* **MATERIAL SUPPLIED**:

......

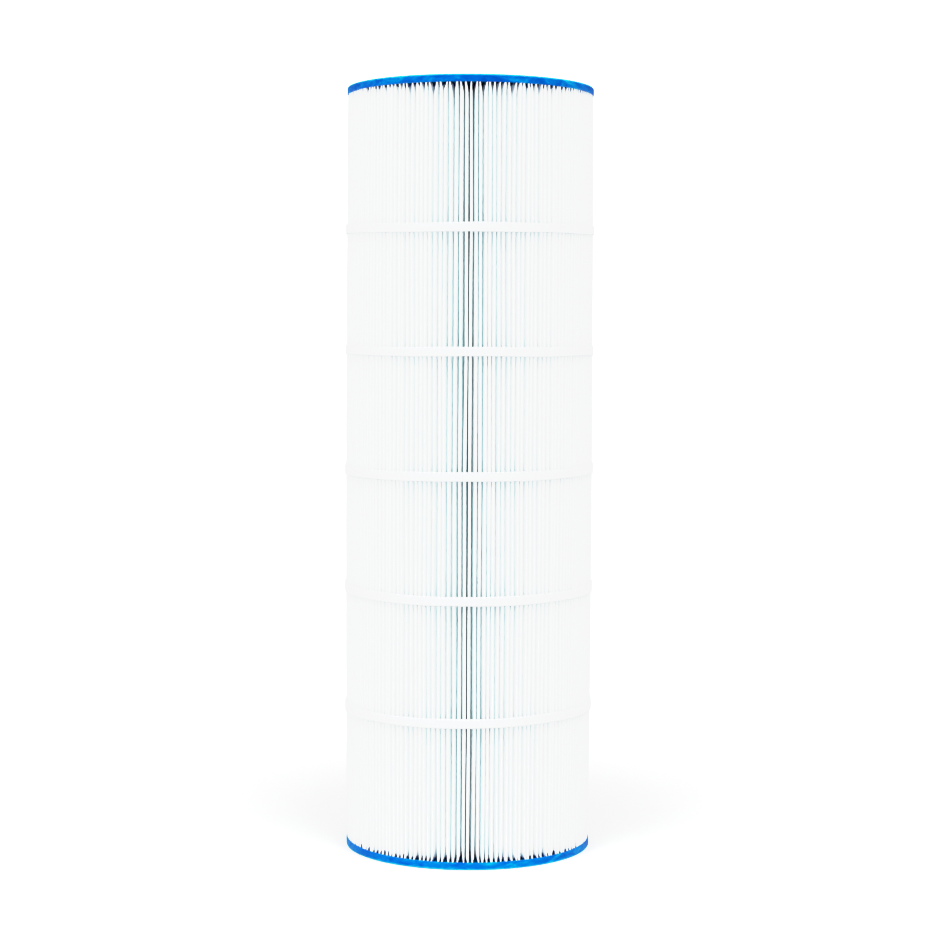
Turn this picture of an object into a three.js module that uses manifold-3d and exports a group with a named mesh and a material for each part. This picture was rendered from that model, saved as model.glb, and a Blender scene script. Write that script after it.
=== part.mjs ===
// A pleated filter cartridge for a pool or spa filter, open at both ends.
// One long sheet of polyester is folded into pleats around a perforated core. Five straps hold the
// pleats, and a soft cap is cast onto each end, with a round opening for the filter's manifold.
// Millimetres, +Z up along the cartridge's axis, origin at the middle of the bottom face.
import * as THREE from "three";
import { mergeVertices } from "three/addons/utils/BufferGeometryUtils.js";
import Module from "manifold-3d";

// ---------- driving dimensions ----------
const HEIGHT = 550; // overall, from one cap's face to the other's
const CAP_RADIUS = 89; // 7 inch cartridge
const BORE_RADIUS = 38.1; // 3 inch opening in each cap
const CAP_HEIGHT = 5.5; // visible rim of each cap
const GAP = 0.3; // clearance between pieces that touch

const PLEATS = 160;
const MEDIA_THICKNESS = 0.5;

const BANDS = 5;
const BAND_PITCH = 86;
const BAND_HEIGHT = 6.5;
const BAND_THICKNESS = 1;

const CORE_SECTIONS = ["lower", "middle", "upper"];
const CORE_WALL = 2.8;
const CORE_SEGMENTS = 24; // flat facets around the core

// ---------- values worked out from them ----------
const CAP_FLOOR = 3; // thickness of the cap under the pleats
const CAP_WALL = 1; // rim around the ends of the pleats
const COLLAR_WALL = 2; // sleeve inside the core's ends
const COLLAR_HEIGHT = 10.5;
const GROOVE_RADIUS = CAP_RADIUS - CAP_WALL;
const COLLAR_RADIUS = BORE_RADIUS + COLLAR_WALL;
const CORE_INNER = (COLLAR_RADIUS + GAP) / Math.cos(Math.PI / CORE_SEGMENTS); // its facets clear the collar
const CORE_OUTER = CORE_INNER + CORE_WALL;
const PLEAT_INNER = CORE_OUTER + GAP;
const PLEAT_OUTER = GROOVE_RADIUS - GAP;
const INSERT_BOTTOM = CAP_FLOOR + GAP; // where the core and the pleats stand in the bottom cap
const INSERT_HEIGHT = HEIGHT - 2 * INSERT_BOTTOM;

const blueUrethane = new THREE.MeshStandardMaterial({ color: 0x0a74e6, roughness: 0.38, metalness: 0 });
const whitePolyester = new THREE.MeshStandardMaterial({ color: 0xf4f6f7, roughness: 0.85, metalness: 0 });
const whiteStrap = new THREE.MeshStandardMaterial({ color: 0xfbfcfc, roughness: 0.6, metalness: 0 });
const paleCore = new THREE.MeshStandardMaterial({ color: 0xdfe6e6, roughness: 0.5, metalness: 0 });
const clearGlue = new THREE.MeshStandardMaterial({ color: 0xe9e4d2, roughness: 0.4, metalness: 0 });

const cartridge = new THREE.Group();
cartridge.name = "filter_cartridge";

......

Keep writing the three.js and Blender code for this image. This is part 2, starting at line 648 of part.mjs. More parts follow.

......

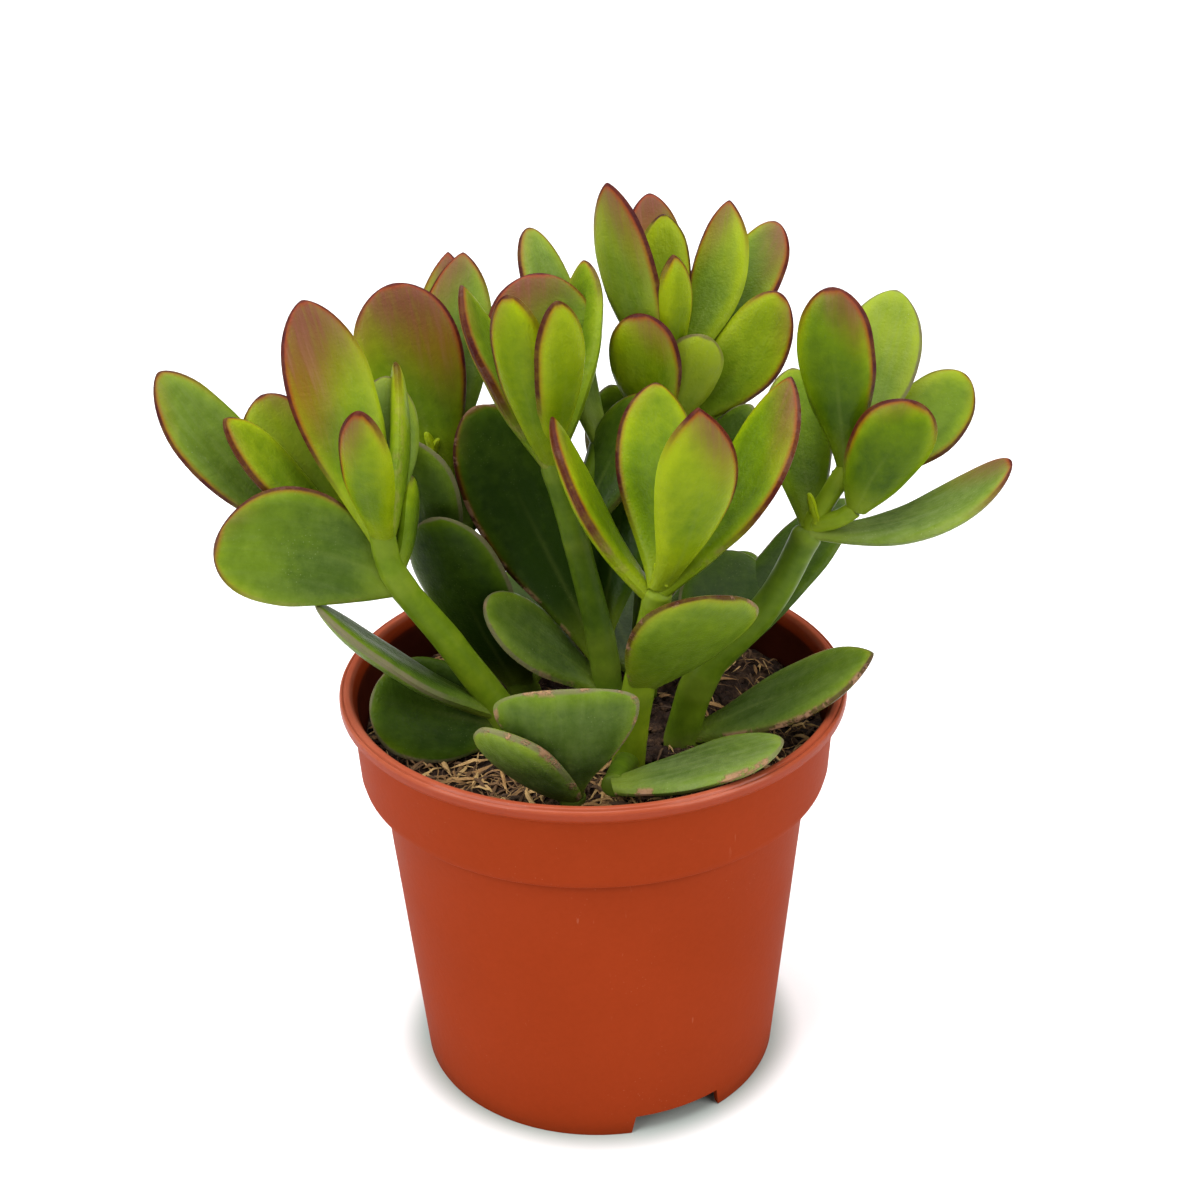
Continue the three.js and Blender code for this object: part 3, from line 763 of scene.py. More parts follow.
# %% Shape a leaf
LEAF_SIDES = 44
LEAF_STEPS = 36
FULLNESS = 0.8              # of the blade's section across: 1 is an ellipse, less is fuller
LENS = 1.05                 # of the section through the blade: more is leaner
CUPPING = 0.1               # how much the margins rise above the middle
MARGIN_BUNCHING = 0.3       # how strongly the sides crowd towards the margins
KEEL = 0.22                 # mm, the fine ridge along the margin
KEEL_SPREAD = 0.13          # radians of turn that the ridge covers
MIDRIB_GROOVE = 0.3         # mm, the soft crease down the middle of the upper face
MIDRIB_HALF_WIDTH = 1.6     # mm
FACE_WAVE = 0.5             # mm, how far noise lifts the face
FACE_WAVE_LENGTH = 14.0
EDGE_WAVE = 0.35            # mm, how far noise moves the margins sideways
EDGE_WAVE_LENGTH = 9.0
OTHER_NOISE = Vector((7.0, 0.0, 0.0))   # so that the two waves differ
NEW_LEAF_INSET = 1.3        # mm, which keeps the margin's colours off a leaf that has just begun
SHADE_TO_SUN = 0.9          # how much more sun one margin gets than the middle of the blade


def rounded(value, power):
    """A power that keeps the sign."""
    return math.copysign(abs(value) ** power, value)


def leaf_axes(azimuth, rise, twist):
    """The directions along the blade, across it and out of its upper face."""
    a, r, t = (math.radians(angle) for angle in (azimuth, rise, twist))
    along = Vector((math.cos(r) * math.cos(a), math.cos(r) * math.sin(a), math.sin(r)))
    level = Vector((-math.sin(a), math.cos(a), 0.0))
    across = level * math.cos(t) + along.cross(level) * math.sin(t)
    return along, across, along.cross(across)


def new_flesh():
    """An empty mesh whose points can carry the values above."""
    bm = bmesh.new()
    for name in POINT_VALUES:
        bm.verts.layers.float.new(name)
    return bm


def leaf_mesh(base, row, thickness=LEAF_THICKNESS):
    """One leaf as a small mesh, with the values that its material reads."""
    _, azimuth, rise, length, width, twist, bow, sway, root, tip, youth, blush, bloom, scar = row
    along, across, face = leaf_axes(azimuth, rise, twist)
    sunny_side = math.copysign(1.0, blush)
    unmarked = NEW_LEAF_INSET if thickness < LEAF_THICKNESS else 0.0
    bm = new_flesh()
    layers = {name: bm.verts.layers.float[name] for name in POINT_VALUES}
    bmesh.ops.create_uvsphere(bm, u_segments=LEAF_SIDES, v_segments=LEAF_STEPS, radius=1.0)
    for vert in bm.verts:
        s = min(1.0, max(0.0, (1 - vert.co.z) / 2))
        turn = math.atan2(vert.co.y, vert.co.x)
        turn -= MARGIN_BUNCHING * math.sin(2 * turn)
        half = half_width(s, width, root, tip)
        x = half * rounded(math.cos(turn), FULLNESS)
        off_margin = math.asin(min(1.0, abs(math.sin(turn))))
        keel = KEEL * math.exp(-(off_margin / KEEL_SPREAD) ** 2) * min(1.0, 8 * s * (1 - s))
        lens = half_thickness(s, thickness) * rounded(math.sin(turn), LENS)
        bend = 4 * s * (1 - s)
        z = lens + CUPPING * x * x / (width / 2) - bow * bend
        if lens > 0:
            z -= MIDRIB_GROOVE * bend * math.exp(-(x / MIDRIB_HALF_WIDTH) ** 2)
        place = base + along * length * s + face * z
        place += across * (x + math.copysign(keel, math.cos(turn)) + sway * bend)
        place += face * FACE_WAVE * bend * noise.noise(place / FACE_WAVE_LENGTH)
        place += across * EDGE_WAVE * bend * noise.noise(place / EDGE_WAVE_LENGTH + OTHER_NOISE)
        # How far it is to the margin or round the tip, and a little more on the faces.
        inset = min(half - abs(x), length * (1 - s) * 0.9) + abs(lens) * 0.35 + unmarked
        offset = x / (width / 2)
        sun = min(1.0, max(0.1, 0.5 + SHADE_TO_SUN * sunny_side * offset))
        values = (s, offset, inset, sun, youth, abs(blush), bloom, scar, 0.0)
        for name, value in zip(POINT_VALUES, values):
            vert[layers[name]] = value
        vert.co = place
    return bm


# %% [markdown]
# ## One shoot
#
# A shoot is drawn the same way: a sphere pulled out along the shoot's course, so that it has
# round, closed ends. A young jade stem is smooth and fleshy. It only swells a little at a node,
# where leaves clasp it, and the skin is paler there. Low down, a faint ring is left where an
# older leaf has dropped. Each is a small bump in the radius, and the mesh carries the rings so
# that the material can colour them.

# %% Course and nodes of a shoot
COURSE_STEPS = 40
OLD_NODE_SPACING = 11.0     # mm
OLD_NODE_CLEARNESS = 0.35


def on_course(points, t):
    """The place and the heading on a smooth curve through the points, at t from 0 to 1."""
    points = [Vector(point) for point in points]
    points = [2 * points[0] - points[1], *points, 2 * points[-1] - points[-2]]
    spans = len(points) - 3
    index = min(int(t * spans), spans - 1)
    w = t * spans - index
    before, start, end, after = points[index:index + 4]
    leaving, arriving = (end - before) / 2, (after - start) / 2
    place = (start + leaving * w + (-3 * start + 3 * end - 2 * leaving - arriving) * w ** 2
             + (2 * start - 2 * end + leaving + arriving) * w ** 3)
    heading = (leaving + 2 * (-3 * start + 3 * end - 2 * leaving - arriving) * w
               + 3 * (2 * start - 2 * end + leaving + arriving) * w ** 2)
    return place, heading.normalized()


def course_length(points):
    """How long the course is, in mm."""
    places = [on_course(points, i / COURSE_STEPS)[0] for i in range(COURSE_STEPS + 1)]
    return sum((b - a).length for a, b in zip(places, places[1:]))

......

* **SHORT TASK**:
Return, unchanged, the run of lines above that opens with the line containing "Turn this picture" and closes with the line containing "const CORE_SEGMENTS = 24;". Include both.

* **FINAL ANSWER**:
Turn this picture of an object into a three.js module that uses manifold-3d and exports a group with a named mesh and a material for each part. This picture was rendered from that model, saved as model.glb, and a Blender scene script. Write that script after it.
=== part.mjs ===
// A pleated filter cartridge for a pool or spa filter, open at both ends.
// One long sheet of polyester is folded into pleats around a perforated core. Five straps hold the
// pleats, and a soft cap is cast onto each end, with a round opening for the filter's manifold.
// Millimetres, +Z up along the cartridge's axis, origin at the middle of the bottom face.
import * as THREE from "three";
import { mergeVertices } from "three/addons/utils/BufferGeometryUtils.js";
import Module from "manifold-3d";

// ---------- driving dimensions ----------
const HEIGHT = 550; // overall, from one cap's face to the other's
const CAP_RADIUS = 89; // 7 inch cartridge
const BORE_RADIUS = 38.1; // 3 inch opening in each cap
const CAP_HEIGHT = 5.5; // visible rim of each cap
const GAP = 0.3; // clearance between pieces that touch

const PLEATS = 160;
const MEDIA_THICKNESS = 0.5;

const BANDS = 5;
const BAND_PITCH = 86;
const BAND_HEIGHT = 6.5;
const BAND_THICKNESS = 1;

const CORE_SECTIONS = ["lower", "middle", "upper"];
const CORE_WALL = 2.8;
const CORE_SEGMENTS = 24; // flat facets around the core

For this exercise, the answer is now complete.